Stated goal: Each line below should be reproduced without any alteration.

Object data in JSON:

★ ★ ★ ★ ★ ★ ★

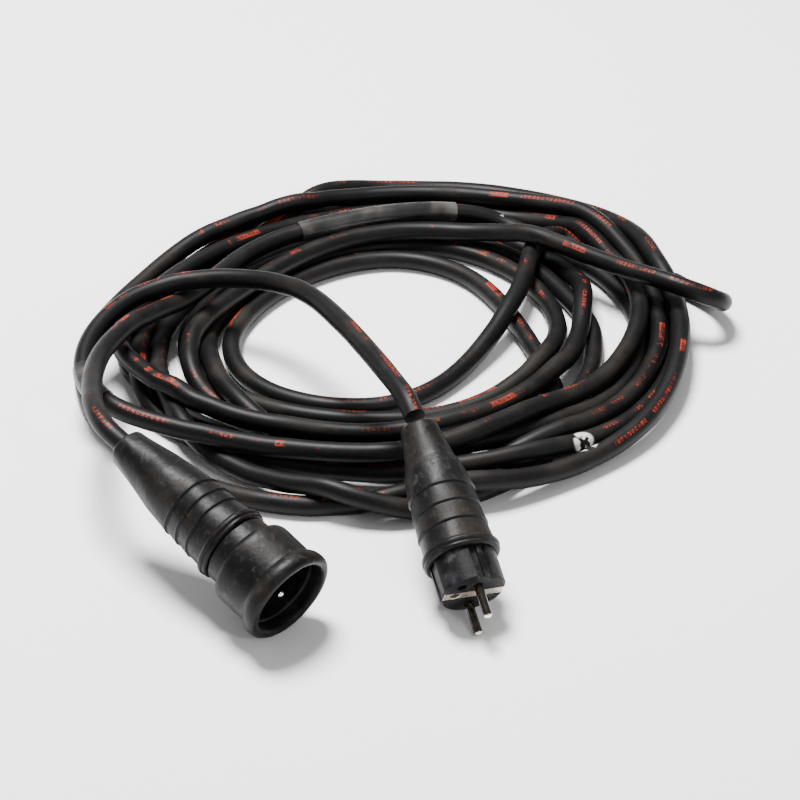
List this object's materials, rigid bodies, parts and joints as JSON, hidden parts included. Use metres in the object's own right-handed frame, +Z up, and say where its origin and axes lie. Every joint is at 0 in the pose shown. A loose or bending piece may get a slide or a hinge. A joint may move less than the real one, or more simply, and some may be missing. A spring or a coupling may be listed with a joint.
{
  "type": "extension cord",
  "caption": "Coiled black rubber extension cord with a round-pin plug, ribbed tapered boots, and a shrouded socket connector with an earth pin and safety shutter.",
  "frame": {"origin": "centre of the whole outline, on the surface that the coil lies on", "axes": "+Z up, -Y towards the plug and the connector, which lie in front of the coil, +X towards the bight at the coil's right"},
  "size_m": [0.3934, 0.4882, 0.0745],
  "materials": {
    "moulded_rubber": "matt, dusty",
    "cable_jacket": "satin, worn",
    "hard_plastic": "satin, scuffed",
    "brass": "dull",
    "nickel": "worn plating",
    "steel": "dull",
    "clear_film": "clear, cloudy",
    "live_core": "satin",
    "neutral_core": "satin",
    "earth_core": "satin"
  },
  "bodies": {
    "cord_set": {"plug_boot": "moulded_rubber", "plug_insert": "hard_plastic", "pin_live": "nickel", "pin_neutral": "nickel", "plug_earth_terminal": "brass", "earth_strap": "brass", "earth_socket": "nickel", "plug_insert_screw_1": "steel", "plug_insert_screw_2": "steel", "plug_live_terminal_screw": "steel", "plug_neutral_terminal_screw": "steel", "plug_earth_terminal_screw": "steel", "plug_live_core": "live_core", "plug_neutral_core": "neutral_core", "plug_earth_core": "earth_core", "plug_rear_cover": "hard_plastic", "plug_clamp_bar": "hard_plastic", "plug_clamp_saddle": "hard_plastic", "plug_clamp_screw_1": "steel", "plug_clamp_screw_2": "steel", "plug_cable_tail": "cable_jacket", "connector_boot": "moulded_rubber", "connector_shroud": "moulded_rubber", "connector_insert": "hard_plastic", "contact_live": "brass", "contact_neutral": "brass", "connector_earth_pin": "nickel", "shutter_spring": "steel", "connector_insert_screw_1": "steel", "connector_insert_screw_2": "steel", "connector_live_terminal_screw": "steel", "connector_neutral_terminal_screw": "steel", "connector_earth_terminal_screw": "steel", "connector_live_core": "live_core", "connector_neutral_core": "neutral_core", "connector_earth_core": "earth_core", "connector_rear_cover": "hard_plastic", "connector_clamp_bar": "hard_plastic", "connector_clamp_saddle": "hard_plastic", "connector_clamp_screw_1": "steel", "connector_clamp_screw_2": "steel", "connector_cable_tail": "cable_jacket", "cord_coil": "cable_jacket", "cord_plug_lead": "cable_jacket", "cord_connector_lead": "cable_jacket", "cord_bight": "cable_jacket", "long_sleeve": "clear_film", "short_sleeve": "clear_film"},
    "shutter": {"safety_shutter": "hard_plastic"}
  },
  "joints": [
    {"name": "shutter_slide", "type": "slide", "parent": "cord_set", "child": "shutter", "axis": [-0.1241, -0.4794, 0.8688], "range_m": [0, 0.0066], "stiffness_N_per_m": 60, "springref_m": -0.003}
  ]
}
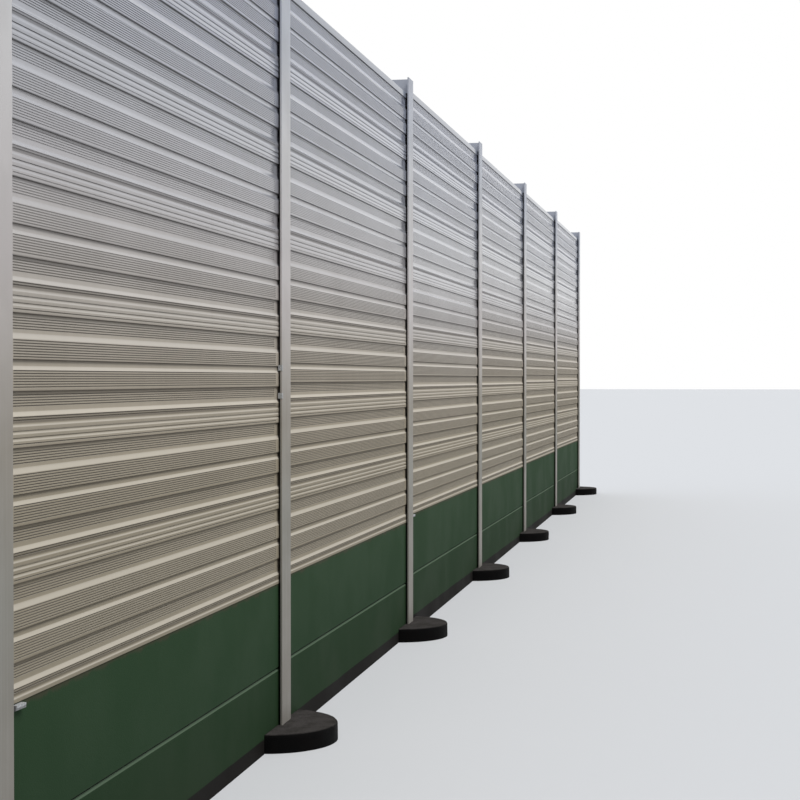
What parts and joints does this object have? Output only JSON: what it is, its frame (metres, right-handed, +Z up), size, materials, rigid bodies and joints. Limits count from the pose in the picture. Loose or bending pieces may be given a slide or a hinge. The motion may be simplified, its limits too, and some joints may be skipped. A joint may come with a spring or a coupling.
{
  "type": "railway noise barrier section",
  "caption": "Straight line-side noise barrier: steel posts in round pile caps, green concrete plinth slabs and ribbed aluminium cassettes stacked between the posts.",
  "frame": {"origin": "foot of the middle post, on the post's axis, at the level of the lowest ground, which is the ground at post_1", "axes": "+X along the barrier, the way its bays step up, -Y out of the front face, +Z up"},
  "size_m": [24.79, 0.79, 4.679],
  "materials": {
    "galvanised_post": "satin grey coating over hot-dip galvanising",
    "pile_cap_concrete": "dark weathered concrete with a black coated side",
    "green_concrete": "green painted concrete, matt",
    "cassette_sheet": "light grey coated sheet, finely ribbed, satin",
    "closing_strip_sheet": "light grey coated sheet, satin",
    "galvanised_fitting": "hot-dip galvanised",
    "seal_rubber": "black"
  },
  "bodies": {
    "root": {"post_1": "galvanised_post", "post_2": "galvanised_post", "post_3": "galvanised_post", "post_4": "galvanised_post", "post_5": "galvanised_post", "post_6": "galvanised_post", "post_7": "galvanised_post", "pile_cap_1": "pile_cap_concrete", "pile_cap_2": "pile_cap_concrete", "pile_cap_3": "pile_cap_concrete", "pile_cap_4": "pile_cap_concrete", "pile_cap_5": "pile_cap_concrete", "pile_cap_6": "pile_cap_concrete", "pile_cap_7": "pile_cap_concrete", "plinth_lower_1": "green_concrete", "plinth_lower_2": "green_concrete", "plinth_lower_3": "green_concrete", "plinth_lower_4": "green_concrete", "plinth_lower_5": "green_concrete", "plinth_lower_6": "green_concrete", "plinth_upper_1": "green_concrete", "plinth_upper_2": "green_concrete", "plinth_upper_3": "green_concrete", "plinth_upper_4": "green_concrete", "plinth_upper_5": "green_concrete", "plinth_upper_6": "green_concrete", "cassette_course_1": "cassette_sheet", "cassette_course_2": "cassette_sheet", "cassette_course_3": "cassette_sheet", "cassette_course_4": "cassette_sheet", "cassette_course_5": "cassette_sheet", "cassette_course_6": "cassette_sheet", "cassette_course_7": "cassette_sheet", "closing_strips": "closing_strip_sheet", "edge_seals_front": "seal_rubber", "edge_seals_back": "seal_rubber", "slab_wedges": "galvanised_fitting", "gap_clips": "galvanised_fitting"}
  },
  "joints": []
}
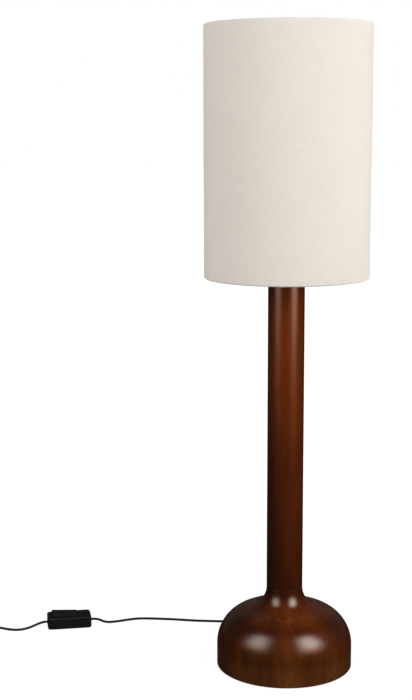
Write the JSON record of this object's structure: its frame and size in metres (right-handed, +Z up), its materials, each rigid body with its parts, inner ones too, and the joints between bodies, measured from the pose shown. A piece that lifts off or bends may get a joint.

★ ★ ★ ★ ★ ★ ★

Result for this exercise:
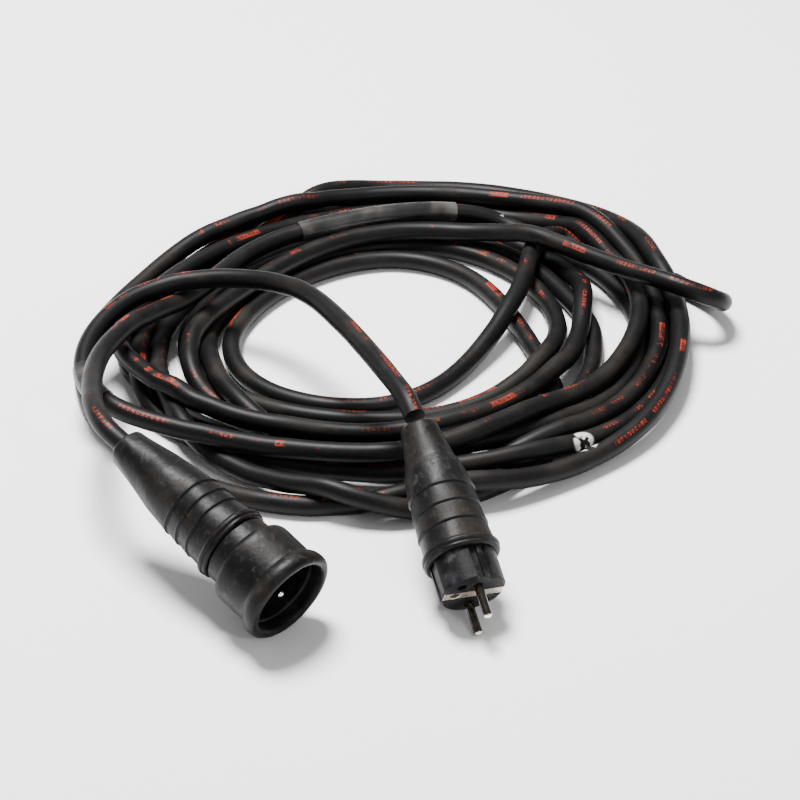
List this object's materials, rigid bodies, parts and joints as JSON, hidden parts included. Use metres in the object's own right-handed frame, +Z up, and say where its origin and axes lie. Every joint is at 0 in the pose shown. A loose or bending piece may get a slide or a hinge. A joint may move less than the real one, or more simply, and some may be missing. A spring or a coupling may be listed with a joint.
{
  "type": "extension cord",
  "caption": "Coiled black rubber extension cord with a round-pin plug, ribbed tapered boots, and a shrouded socket connector with an earth pin and safety shutter.",
  "frame": {"origin": "centre of the whole outline, on the surface that the coil lies on", "axes": "+Z up, -Y towards the plug and the connector, which lie in front of the coil, +X towards the bight at the coil's right"},
  "size_m": [0.3934, 0.4882, 0.0745],
  "materials": {
    "moulded_rubber": "matt, dusty",
    "cable_jacket": "satin, worn",
    "hard_plastic": "satin, scuffed",
    "brass": "dull",
    "nickel": "worn plating",
    "steel": "dull",
    "clear_film": "clear, cloudy",
    "live_core": "satin",
    "neutral_core": "satin",
    "earth_core": "satin"
  },
  "bodies": {
    "cord_set": {"plug_boot": "moulded_rubber", "plug_insert": "hard_plastic", "pin_live": "nickel", "pin_neutral": "nickel", "plug_earth_terminal": "brass", "earth_strap": "brass", "earth_socket": "nickel", "plug_insert_screw_1": "steel", "plug_insert_screw_2": "steel", "plug_live_terminal_screw": "steel", "plug_neutral_terminal_screw": "steel", "plug_earth_terminal_screw": "steel", "plug_live_core": "live_core", "plug_neutral_core": "neutral_core", "plug_earth_core": "earth_core", "plug_rear_cover": "hard_plastic", "plug_clamp_bar": "hard_plastic", "plug_clamp_saddle": "hard_plastic", "plug_clamp_screw_1": "steel", "plug_clamp_screw_2": "steel", "plug_cable_tail": "cable_jacket", "connector_boot": "moulded_rubber", "connector_shroud": "moulded_rubber", "connector_insert": "hard_plastic", "contact_live": "brass", "contact_neutral": "brass", "connector_earth_pin": "nickel", "shutter_spring": "steel", "connector_insert_screw_1": "steel", "connector_insert_screw_2": "steel", "connector_live_terminal_screw": "steel", "connector_neutral_terminal_screw": "steel", "connector_earth_terminal_screw": "steel", "connector_live_core": "live_core", "connector_neutral_core": "neutral_core", "connector_earth_core": "earth_core", "connector_rear_cover": "hard_plastic", "connector_clamp_bar": "hard_plastic", "connector_clamp_saddle": "hard_plastic", "connector_clamp_screw_1": "steel", "connector_clamp_screw_2": "steel", "connector_cable_tail": "cable_jacket", "cord_coil": "cable_jacket", "cord_plug_lead": "cable_jacket", "cord_connector_lead": "cable_jacket", "cord_bight": "cable_jacket", "long_sleeve": "clear_film", "short_sleeve": "clear_film"},
    "shutter": {"safety_shutter": "hard_plastic"}
  },
  "joints": [
    {"name": "shutter_slide", "type": "slide", "parent": "cord_set", "child": "shutter", "axis": [-0.1241, -0.4794, 0.8688], "range_m": [0, 0.0066], "stiffness_N_per_m": 60, "springref_m": -0.003}
  ]
}
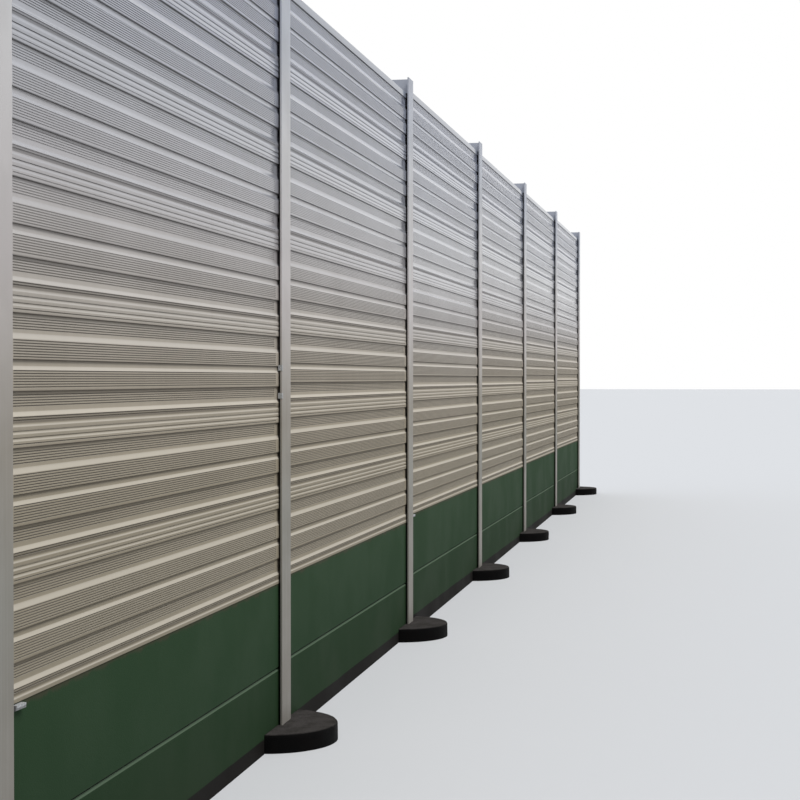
What parts and joints does this object have? Output only JSON: what it is, its frame (metres, right-handed, +Z up), size, materials, rigid bodies and joints. Limits count from the pose in the picture. Loose or bending pieces may be given a slide or a hinge. The motion may be simplified, its limits too, and some joints may be skipped. A joint may come with a spring or a coupling.
{
  "type": "railway noise barrier section",
  "caption": "Straight line-side noise barrier: steel posts in round pile caps, green concrete plinth slabs and ribbed aluminium cassettes stacked between the posts.",
  "frame": {"origin": "foot of the middle post, on the post's axis, at the level of the lowest ground, which is the ground at post_1", "axes": "+X along the barrier, the way its bays step up, -Y out of the front face, +Z up"},
  "size_m": [24.79, 0.79, 4.679],
  "materials": {
    "galvanised_post": "satin grey coating over hot-dip galvanising",
    "pile_cap_concrete": "dark weathered concrete with a black coated side",
    "green_concrete": "green painted concrete, matt",
    "cassette_sheet": "light grey coated sheet, finely ribbed, satin",
    "closing_strip_sheet": "light grey coated sheet, satin",
    "galvanised_fitting": "hot-dip galvanised",
    "seal_rubber": "black"
  },
  "bodies": {
    "root": {"post_1": "galvanised_post", "post_2": "galvanised_post", "post_3": "galvanised_post", "post_4": "galvanised_post", "post_5": "galvanised_post", "post_6": "galvanised_post", "post_7": "galvanised_post", "pile_cap_1": "pile_cap_concrete", "pile_cap_2": "pile_cap_concrete", "pile_cap_3": "pile_cap_concrete", "pile_cap_4": "pile_cap_concrete", "pile_cap_5": "pile_cap_concrete", "pile_cap_6": "pile_cap_concrete", "pile_cap_7": "pile_cap_concrete", "plinth_lower_1": "green_concrete", "plinth_lower_2": "green_concrete", "plinth_lower_3": "green_concrete", "plinth_lower_4": "green_concrete", "plinth_lower_5": "green_concrete", "plinth_lower_6": "green_concrete", "plinth_upper_1": "green_concrete", "plinth_upper_2": "green_concrete", "plinth_upper_3": "green_concrete", "plinth_upper_4": "green_concrete", "plinth_upper_5": "green_concrete", "plinth_upper_6": "green_concrete", "cassette_course_1": "cassette_sheet", "cassette_course_2": "cassette_sheet", "cassette_course_3": "cassette_sheet", "cassette_course_4": "cassette_sheet", "cassette_course_5": "cassette_sheet", "cassette_course_6": "cassette_sheet", "cassette_course_7": "cassette_sheet", "closing_strips": "closing_strip_sheet", "edge_seals_front": "seal_rubber", "edge_seals_back": "seal_rubber", "slab_wedges": "galvanised_fitting", "gap_clips": "galvanised_fitting"}
  },
  "joints": []
}
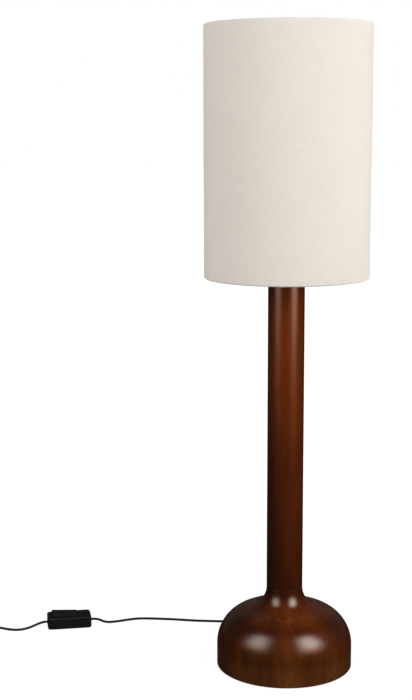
Write the JSON record of this object's structure: its frame and size in metres (right-handed, +Z up), its materials, each rigid body with its parts, inner ones too, and the joints between bodies, measured from the pose shown. A piece that lifts off or bends may get a joint.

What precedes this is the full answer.